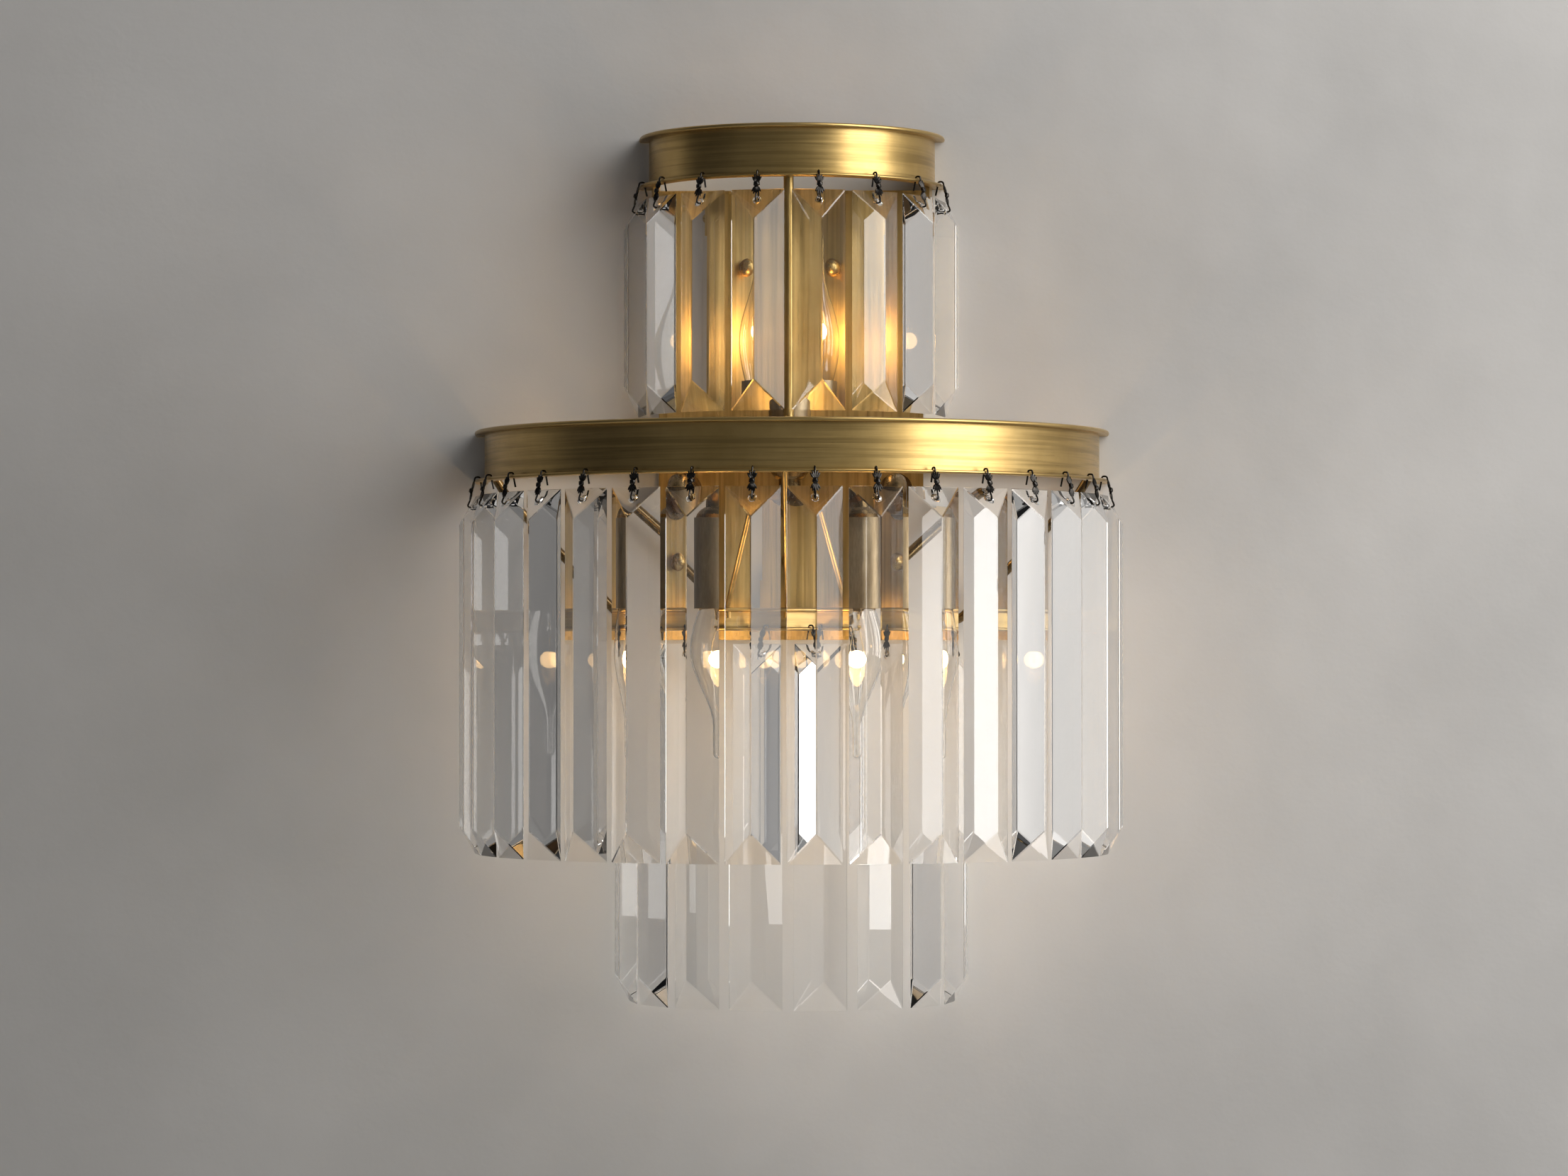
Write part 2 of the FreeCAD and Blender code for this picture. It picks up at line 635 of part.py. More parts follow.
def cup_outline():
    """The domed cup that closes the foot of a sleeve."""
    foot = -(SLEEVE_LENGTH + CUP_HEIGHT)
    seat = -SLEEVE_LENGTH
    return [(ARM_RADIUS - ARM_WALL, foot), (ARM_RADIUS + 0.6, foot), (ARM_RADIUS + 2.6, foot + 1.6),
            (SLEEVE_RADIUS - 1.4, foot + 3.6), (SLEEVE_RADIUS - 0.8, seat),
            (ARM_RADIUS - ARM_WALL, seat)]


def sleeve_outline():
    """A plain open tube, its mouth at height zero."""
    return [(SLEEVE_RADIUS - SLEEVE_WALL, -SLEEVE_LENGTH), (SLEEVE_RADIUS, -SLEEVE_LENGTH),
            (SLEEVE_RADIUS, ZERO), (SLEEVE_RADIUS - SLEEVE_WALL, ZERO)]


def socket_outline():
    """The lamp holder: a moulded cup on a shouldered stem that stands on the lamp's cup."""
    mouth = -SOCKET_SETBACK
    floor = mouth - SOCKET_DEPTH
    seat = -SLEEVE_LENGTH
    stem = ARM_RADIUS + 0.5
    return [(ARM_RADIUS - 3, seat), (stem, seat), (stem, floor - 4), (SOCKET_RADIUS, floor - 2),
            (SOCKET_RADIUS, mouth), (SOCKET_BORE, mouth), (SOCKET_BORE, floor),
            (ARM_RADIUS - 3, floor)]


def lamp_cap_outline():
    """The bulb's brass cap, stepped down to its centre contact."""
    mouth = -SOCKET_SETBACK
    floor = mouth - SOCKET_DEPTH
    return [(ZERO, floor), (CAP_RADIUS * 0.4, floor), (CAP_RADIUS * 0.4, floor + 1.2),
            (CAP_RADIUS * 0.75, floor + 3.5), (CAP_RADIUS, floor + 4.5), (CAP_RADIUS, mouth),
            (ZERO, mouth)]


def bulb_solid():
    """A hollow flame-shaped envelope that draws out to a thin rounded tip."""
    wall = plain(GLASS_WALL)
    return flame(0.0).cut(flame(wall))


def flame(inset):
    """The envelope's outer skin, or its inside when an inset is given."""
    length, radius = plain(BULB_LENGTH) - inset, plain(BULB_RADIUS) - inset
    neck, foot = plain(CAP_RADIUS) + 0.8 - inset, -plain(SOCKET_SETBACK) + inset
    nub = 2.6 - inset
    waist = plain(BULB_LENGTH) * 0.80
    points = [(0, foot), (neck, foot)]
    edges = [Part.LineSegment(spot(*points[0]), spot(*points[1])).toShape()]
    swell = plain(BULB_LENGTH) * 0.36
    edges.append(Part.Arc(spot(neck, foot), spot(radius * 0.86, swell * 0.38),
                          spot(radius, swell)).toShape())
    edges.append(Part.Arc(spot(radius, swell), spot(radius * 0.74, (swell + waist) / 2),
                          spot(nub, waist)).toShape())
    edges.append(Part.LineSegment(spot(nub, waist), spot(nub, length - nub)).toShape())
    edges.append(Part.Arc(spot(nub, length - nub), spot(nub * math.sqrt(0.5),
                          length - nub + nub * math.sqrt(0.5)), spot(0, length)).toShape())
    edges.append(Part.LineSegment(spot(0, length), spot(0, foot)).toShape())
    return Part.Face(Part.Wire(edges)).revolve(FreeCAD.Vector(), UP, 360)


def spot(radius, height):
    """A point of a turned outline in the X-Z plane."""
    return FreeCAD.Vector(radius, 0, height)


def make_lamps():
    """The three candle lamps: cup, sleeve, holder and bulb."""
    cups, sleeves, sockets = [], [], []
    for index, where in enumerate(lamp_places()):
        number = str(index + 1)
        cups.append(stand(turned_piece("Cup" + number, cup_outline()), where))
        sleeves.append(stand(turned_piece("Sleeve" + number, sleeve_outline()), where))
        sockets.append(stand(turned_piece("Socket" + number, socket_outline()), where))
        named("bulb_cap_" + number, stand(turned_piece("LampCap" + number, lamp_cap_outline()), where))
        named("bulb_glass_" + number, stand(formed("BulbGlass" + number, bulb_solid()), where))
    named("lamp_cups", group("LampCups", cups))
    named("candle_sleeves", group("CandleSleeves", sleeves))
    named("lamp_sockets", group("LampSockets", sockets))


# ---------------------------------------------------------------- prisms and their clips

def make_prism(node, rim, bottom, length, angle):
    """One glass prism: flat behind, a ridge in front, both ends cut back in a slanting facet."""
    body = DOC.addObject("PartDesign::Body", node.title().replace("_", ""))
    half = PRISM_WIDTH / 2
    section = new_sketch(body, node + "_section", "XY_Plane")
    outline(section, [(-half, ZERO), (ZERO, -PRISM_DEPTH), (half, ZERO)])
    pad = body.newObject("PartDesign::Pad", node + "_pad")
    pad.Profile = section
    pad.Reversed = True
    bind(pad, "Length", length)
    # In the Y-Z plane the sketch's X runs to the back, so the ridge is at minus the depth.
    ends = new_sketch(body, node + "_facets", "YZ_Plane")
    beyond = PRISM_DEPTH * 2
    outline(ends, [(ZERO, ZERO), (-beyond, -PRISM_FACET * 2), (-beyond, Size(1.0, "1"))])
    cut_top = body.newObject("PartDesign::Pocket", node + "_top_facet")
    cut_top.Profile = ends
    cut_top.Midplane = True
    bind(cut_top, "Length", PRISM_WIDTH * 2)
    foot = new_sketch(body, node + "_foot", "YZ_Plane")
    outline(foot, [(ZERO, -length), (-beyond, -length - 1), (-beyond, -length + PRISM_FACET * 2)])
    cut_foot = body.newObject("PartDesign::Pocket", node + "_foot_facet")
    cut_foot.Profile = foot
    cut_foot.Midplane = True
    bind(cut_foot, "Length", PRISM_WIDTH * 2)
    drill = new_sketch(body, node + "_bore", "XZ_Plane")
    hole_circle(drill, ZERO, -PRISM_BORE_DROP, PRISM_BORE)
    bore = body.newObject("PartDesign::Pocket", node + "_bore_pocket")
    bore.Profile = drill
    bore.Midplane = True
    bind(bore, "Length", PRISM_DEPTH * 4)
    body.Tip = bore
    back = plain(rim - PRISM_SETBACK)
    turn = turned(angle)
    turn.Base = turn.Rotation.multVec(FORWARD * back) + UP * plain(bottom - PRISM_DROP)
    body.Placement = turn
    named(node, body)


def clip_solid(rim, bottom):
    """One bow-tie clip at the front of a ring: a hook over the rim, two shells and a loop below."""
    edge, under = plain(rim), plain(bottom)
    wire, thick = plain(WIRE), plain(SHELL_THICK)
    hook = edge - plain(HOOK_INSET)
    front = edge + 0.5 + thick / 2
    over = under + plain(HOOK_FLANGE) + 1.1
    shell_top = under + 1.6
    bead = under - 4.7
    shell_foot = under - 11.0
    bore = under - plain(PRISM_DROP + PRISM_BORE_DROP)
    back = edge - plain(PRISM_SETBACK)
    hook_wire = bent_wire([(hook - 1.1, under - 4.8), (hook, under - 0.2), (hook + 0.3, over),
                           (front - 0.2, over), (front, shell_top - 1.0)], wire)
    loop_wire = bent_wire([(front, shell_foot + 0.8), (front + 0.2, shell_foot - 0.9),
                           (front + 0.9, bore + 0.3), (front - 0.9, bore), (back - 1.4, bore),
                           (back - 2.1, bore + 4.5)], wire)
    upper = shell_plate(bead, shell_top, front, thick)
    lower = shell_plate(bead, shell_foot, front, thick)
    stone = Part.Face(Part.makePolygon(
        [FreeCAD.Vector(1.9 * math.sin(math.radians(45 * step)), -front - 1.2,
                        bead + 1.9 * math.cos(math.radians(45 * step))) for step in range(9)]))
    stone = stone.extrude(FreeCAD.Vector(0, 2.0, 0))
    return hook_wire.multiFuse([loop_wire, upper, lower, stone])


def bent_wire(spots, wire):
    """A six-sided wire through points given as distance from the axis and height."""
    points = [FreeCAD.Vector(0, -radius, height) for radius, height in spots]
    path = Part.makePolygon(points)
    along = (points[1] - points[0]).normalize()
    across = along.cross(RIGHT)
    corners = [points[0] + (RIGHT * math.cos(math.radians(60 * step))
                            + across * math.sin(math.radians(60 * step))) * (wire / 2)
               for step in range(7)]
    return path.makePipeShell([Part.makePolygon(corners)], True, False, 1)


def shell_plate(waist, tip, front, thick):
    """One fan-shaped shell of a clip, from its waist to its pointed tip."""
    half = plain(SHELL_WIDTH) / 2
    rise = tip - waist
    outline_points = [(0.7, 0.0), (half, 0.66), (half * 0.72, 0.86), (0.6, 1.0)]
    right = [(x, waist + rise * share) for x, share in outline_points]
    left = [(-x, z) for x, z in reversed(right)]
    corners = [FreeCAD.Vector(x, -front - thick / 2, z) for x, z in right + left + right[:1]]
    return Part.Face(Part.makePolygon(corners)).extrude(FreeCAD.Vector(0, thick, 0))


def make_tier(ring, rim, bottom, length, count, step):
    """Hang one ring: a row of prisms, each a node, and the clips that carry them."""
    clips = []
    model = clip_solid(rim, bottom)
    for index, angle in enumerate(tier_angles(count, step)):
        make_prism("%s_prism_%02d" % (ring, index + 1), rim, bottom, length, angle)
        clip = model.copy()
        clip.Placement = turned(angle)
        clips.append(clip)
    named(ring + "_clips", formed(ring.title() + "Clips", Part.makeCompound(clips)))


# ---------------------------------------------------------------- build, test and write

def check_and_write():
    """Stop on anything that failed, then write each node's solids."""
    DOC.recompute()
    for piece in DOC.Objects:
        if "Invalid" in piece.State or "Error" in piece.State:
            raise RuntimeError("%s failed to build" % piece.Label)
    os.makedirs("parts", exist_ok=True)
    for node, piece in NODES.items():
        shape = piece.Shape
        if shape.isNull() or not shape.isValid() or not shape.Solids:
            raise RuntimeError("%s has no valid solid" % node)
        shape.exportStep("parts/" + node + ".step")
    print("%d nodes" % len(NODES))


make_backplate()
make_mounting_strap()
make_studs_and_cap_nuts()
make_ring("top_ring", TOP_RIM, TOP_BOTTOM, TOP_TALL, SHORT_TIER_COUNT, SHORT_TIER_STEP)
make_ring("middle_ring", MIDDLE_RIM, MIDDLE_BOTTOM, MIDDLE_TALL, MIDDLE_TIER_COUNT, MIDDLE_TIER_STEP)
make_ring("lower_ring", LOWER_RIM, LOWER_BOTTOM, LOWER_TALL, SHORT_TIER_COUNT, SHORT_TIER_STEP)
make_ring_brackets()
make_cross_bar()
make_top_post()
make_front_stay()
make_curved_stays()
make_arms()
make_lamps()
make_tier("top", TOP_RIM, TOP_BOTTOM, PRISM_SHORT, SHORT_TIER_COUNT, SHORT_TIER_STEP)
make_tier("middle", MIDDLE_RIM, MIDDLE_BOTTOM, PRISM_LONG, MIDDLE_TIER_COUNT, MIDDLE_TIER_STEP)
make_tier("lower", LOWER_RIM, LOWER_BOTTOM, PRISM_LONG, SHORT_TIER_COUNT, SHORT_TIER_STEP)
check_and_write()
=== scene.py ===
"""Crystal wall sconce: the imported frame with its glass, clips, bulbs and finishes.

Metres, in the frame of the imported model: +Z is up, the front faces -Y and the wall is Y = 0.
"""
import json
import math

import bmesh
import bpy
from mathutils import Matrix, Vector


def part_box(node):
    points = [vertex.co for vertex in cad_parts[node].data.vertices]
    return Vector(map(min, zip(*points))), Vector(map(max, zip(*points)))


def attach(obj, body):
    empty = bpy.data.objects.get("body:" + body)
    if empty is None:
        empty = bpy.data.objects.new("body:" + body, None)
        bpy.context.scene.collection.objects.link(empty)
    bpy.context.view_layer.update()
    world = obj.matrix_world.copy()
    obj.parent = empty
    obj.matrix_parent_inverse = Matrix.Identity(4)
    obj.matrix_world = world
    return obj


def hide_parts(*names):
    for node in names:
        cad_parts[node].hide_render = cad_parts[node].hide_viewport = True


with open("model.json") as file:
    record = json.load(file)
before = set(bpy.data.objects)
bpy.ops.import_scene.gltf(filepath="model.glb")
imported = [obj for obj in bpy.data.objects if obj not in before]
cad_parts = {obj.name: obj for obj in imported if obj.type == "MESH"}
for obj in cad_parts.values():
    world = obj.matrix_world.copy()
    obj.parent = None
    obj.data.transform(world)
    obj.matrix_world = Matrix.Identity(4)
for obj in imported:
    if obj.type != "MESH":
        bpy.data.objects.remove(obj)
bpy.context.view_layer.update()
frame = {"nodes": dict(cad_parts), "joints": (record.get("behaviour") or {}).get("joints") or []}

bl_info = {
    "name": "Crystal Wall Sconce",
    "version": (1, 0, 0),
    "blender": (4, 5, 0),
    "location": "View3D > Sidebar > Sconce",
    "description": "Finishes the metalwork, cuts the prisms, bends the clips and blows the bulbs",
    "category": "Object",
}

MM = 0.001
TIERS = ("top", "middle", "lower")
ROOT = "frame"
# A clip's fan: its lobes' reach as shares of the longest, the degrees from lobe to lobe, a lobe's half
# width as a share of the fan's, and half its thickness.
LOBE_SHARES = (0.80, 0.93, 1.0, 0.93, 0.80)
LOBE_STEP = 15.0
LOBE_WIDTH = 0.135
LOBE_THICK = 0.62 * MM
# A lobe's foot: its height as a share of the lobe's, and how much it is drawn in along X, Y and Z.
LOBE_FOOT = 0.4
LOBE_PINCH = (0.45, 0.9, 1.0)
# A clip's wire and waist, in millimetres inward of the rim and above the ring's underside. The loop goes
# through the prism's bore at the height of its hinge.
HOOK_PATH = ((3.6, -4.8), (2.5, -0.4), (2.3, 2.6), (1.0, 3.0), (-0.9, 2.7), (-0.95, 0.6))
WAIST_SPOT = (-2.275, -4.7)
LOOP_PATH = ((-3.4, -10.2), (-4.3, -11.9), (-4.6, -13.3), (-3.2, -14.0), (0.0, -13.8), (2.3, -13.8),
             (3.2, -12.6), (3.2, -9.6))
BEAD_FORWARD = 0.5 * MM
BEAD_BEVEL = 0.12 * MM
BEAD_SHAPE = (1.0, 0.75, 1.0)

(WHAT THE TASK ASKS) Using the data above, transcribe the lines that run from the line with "make_backplate()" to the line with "obj.parent = None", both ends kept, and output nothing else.

(WRITTEN ANSWER)
make_backplate()
make_mounting_strap()
make_studs_and_cap_nuts()
make_ring("top_ring", TOP_RIM, TOP_BOTTOM, TOP_TALL, SHORT_TIER_COUNT, SHORT_TIER_STEP)
make_ring("middle_ring", MIDDLE_RIM, MIDDLE_BOTTOM, MIDDLE_TALL, MIDDLE_TIER_COUNT, MIDDLE_TIER_STEP)
make_ring("lower_ring", LOWER_RIM, LOWER_BOTTOM, LOWER_TALL, SHORT_TIER_COUNT, SHORT_TIER_STEP)
make_ring_brackets()
make_cross_bar()
make_top_post()
make_front_stay()
make_curved_stays()
make_arms()
make_lamps()
make_tier("top", TOP_RIM, TOP_BOTTOM, PRISM_SHORT, SHORT_TIER_COUNT, SHORT_TIER_STEP)
make_tier("middle", MIDDLE_RIM, MIDDLE_BOTTOM, PRISM_LONG, MIDDLE_TIER_COUNT, MIDDLE_TIER_STEP)
make_tier("lower", LOWER_RIM, LOWER_BOTTOM, PRISM_LONG, SHORT_TIER_COUNT, SHORT_TIER_STEP)
check_and_write()
=== scene.py ===
"""Crystal wall sconce: the imported frame with its glass, clips, bulbs and finishes.

Metres, in the frame of the imported model: +Z is up, the front faces -Y and the wall is Y = 0.
"""
import json
import math

import bmesh
import bpy
from mathutils import Matrix, Vector


def part_box(node):
    points = [vertex.co for vertex in cad_parts[node].data.vertices]
    return Vector(map(min, zip(*points))), Vector(map(max, zip(*points)))


def attach(obj, body):
    empty = bpy.data.objects.get("body:" + body)
    if empty is None:
        empty = bpy.data.objects.new("body:" + body, None)
        bpy.context.scene.collection.objects.link(empty)
    bpy.context.view_layer.update()
    world = obj.matrix_world.copy()
    obj.parent = empty
    obj.matrix_parent_inverse = Matrix.Identity(4)
    obj.matrix_world = world
    return obj


def hide_parts(*names):
    for node in names:
        cad_parts[node].hide_render = cad_parts[node].hide_viewport = True


with open("model.json") as file:
    record = json.load(file)
before = set(bpy.data.objects)
bpy.ops.import_scene.gltf(filepath="model.glb")
imported = [obj for obj in bpy.data.objects if obj not in before]
cad_parts = {obj.name: obj for obj in imported if obj.type == "MESH"}
for obj in cad_parts.values():
    world = obj.matrix_world.copy()
    obj.parent = None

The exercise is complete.